In an article published in the New England Journal of Medicine, Nikola Biller-Andorno, M.D., Ph.D., and Peter Jüni, M.D., explained that after the board reviewed the available evidence and considered its implications, "we became increasingly concerned."
Three things were of particular concern, wrote Biller-Andorno and Jüni. First, they noted that that the ongoing debate on the efficacy of mammography screening was based on the same data from a series of reanalyses of the same "outdated" trials, the first of which began more than 50 years ago. "Could the modest benefit of mammography screening in terms of breast-cancer mortality that was shown in trials initiated between 1963 and 1991 still be detected in a trial conducted today?" the authors asked.
They were also "struck by how nonobvious it was that the benefits of mammography screening outweighed the harms," writing that the relative risk deduction in cancer mortality has come at the cost of repeat mammography, subsequent recalls, and overdiagnosis. Finally, they were "disconcerted" by the difference in the perception of women as to the benefits of mammography screening and what they should expect in reality.
The board's report acknowledged that systematic mammographic screening might prevent one death attributed to breast cancer for every 1,000 women, "even though there was no evidence to suggest overall mortality was affected." This would come at the cost of false positive test results and overdiagnosis.
Consequently the board made its recommendation to phase out existing screening programs and not to start any new programs.
"From an ethical perspective, a public health program that does not clearly produce more benefits than harms is hard to justify," Biller-Andorno and Jüni wrote. "Providing clear, unbiased information, promoting appropriate care, and preventing overdiagnosis and overtreatment would be a better choice."
The American College of Radiology and the Society of Breast Imaging issued a joint statement condemning the article, as well as NEJM's decision to publish it.

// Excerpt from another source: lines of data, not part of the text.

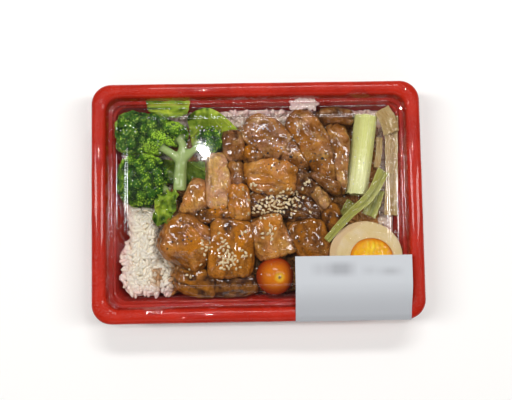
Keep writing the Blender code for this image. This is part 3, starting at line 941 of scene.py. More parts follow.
@dataclass(frozen=True)
class LeafFinish(Finish):
    """A wet leaf or onion skin; "tint" holds its light and dark parts, painted light and shade among them.

    A number of lines run along it, lined is how strongly they show, and wet is the weight of a wet layer.
    """

    name: str
    body: Colour
    light: Colour
    dark: Colour
    lines: float = 30.0
    lined: float = 0.5
    wet: float = 0.22

    def dress(self, tree: Tree) -> None:
        """Lay the light lines and the dark folds, which carry painted shade, over the leaf's own colour."""
        parts, patches = tree.tones(), tree.patches(110, 0.9)
        fibres = tree.place(EFFECTS.fibres, Lines=self.lines, Length=2.4, Waver=0.05)
        light = tree.plus(parts["Red"], tree.times(tree.times(fibres["Mask"], self.lined), patches))
        dark = tree.plus(parts["Green"], tree.times(tree.math("SUBTRACT", patches, 0.6), 0.5))
        colour = tree.layered(self.body, (light, self.light), (dark, self.dark))
        crinkled = tree.bump(tree.grit(420, 0.3), 0.7, 0.0008, tree.bump(fibres["Height"], 0.6, 0.0005))
        gloss = Gloss(specular=0.1, coat=self.wet, coat_roughness=0.06)
        gloss.shade(tree, colour, roughness=tree.spread(patches, 0.2, 0.38), normal=crinkled)


@dataclass(frozen=True)
class SeedCoat(Finish):
    """Toasted sesame or cracked pepper, between two tones by "tint"."""

    name: str
    dark: Colour
    light: Colour
    roughness: float = 0.35

    def dress(self, tree: Tree) -> None:
        """Give each seed its own tone."""
        share = tree.plus(tree.tones()["Red"], tree.times(tree.patches(900, 0.7), 0.3))
        colour, fine = tree.blend(share, self.dark, self.light), tree.bump(tree.grit(2400, 0.4), 0.25, 0.0002)
        Gloss(roughness=self.roughness, coat=0.35).shade(tree, colour, normal=fine)


# ---- the pack


@dataclass
class RoundedOutline:
    """A rounded rectangle that is drawn once and then extruded line by line, as by hand.

    Its corner radius shrinks by a share of the inset, down to the inner radius.
    """

    half_x: float
    half_y: float
    outer_radius: float = 14.0
    inner_radius: float = 8.0
    shrink: float = 0.45
    corner_steps: int = 12
    side_cuts: int = 20

    def start(self, name: str) -> Piece:
        """Draw the outline as one flat face and note where on it each point belongs.

        Args:
            name: the piece's name.

        Returns:
            The flat piece.
        """
        piece = primitive(name, bpy.ops.mesh.primitive_plane_add, size=2)
        straight = 2 * (self.half_y - self.outer_radius) * MM
        with editing(piece):
            bpy.ops.transform.resize(value=(self.half_x * MM, self.half_y * MM, 1))
            bpy.ops.mesh.bevel(offset=self.outer_radius * MM, segments=self.corner_steps, affect="VERTICES")
            bpy.ops.mesh.select_mode(type="EDGE")
            for edge in edited(piece).edges:
                edge.select_set(edge.calc_length() > 0.9 * straight)
            bpy.ops.mesh.subdivide(number_cuts=self.side_cuts)
            mesh = edited(piece)
            flat = mesh.verts.layers.float_vector.new("flat")
            spoke = mesh.verts.layers.float_vector.new("spoke")
            reach = Vector((self.half_x - self.outer_radius, self.half_y - self.outer_radius))
            for vert in mesh.verts:
                across = [vert.co[axis] / MM for axis in range(2)]
                held = [max(-reach[axis], min(reach[axis], across[axis])) for axis in range(2)]
                vert[flat] = (held[0] / reach[0], held[1] / reach[1], 0)
                away = Vector((across[0] - held[0], across[1] - held[1], 0))
                vert[spoke] = away.normalized()
            bpy.ops.mesh.select_mode(type="FACE")
            bpy.ops.mesh.select_all(action="SELECT")
        return piece

    def spot(self, flat: Vector, spoke: Vector, inset: float) -> Vector:
        """Where a point of the outline lies on the line at this inset."""
        radius = max(self.inner_radius, self.outer_radius - self.shrink * inset)
        reach_x, reach_y = self.half_x - inset - radius, self.half_y - inset - radius
        return Vector((flat.x * reach_x + spoke.x * radius, flat.y * reach_y + spoke.y * radius, 0))

    def extruded(self, name: str, profile: Sequence[Pair], shape: Callable[..., Vector]) -> Piece:
        """Extrude the outline's face through the lines of a profile; the face stays as the last line's floor.

        Args:
            name: the piece's name.
            profile: each line's inset and height; the first line moves the outline itself.
            shape: moves a point further, given its place, its spoke, the inset and the height.

        Returns:
            The new piece.
        """
        piece = self.start(name)
        with editing(piece, "FACE"):
            for number, (inset, height) in enumerate(profile):
                if number:
                    bpy.ops.mesh.extrude_region_move()
                mesh = edited(piece)
                flat = mesh.verts.layers.float_vector["flat"]
                spoke = mesh.verts.layers.float_vector["spoke"]
                for vert in mesh.verts:
                    if vert.select:
                        place = self.spot(vert[flat], vert[spoke], inset) + Vector((0, 0, height))
                        vert.co = shape(place, vert[spoke], inset, height) * MM
                if number == 1:
                    mesh.faces.ensure_lookup_table()
                    lowest = [face for face in mesh.faces if not face.select and len(face.verts) > 4]
                    bmesh.ops.delete(mesh, geom=lowest, context="FACES_ONLY")
                bmesh.update_edit_mesh(piece.data)
        return piece


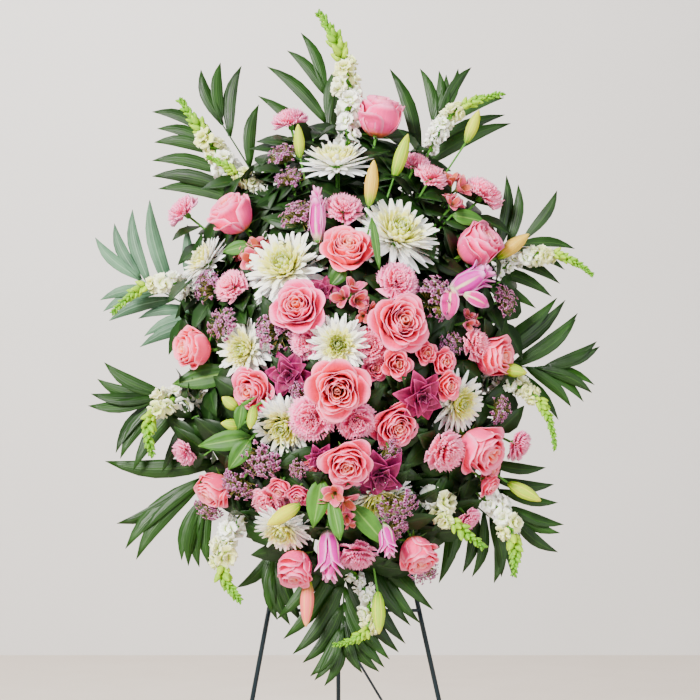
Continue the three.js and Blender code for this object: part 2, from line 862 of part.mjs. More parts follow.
// A broad leaf bulges forward in the middle
function leafPart([footX, footY, tipX, tipY, half, extra]) {
  const foot = [footX, footY];
  const tip = [tipX, tipY];
  const reach = gapOf(foot, tip);
  const across = [((tipY - footY) / reach) * half, ((footX - tipX) / reach) * half];
  const place = (share, width) => {
    const [x, y] = mix(foot, tip, share);
    return [x + across[0] * width, y + across[1] * width];
  };
  const narrow = 1.2 / half;
  const outline = [
    place(-0.25, narrow),
    place(0, narrow),
    place(0.3, 0.9),
    place(0.62, 0.85),
    tip,
    place(0.62, -0.85),
    place(0.3, -0.9),
    place(0, -narrow),
    place(-0.25, -narrow),
  ];
  const level = domeDepth((footX + tipX) / 2, (footY + tipY) / 2) + extra;
  const depthAt = (x, y) => {
    const share = THREE.MathUtils.clamp(gapOf([x, y], foot) / reach, 0, 1);
    return level + 8 * Math.sin(Math.PI * share) - 6 * share;
  };
  const near = place(0.06, 0);
  const middle = place(0.5, 0);
  return {
    foot: spot(near[0], near[1], depthAt(near[0], near[1])),
    centre: spot(middle[0], middle[1], depthAt(middle[0], middle[1])),
    reach: reach * MM_PER_PIXEL * 0.6 + 10,
    shape: (root) => bladeBody(outline, BLADE_THICKNESS, depthAt, root),
    shell: bladeBody(outline, BLADE_THICKNESS + 2 * CLEARANCE, depthAt),
  };
}

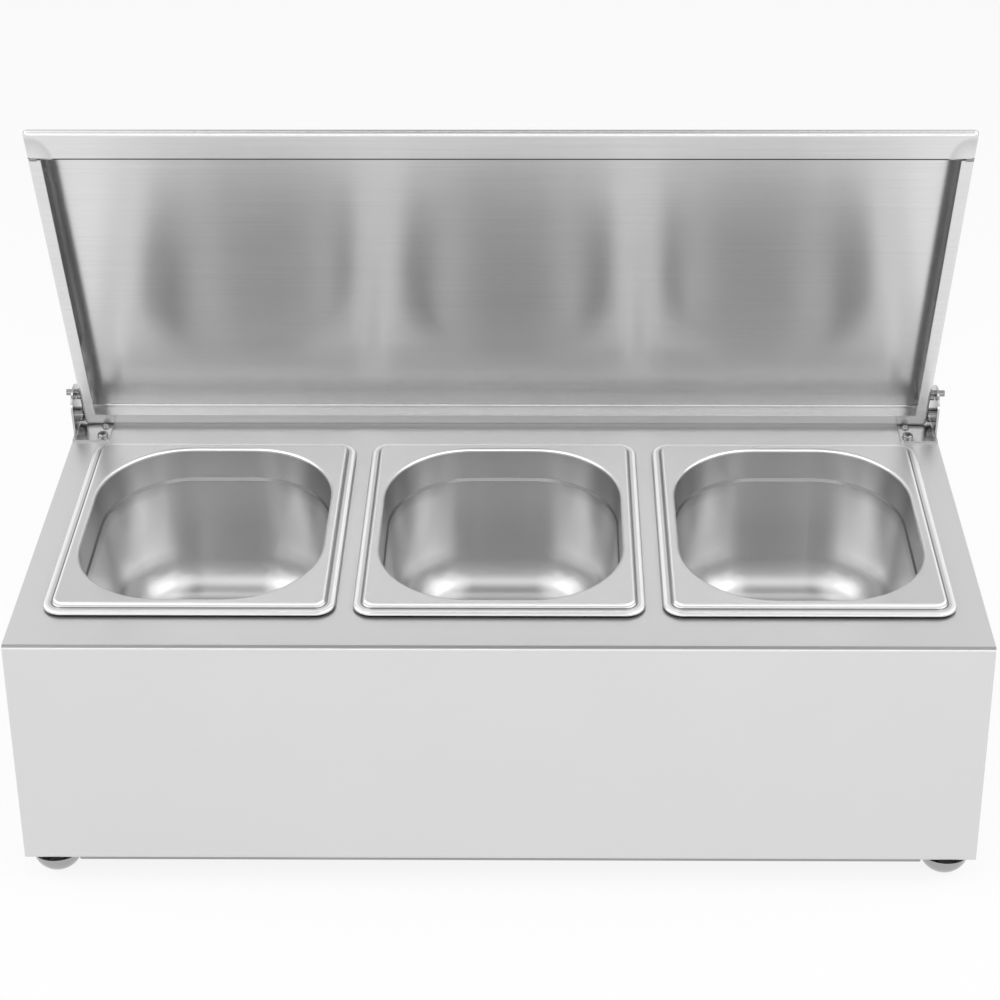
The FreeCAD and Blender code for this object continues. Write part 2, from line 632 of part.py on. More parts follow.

"The authors minimized the deadly consequences of their recommendations to the Swiss government," the statement said. "The disastrous results may take years to develop. If breast cancer screening were ended in this country, it would cost the lives of up to 20,000 American women each year. The lack of a counterbalancing perspective, in a major scientific journal, is surprising and concerning. American women should pay close attention to the breast cancer screening policies that may be considered for them."
Two opinion papers published recently in the Annals of Internal Medicine argued that it's time to start thinking differently about the issues associated with breast cancer and mammography screening, particularly with each side of the breast screening debate bringing up the same arguments based on data from old trials.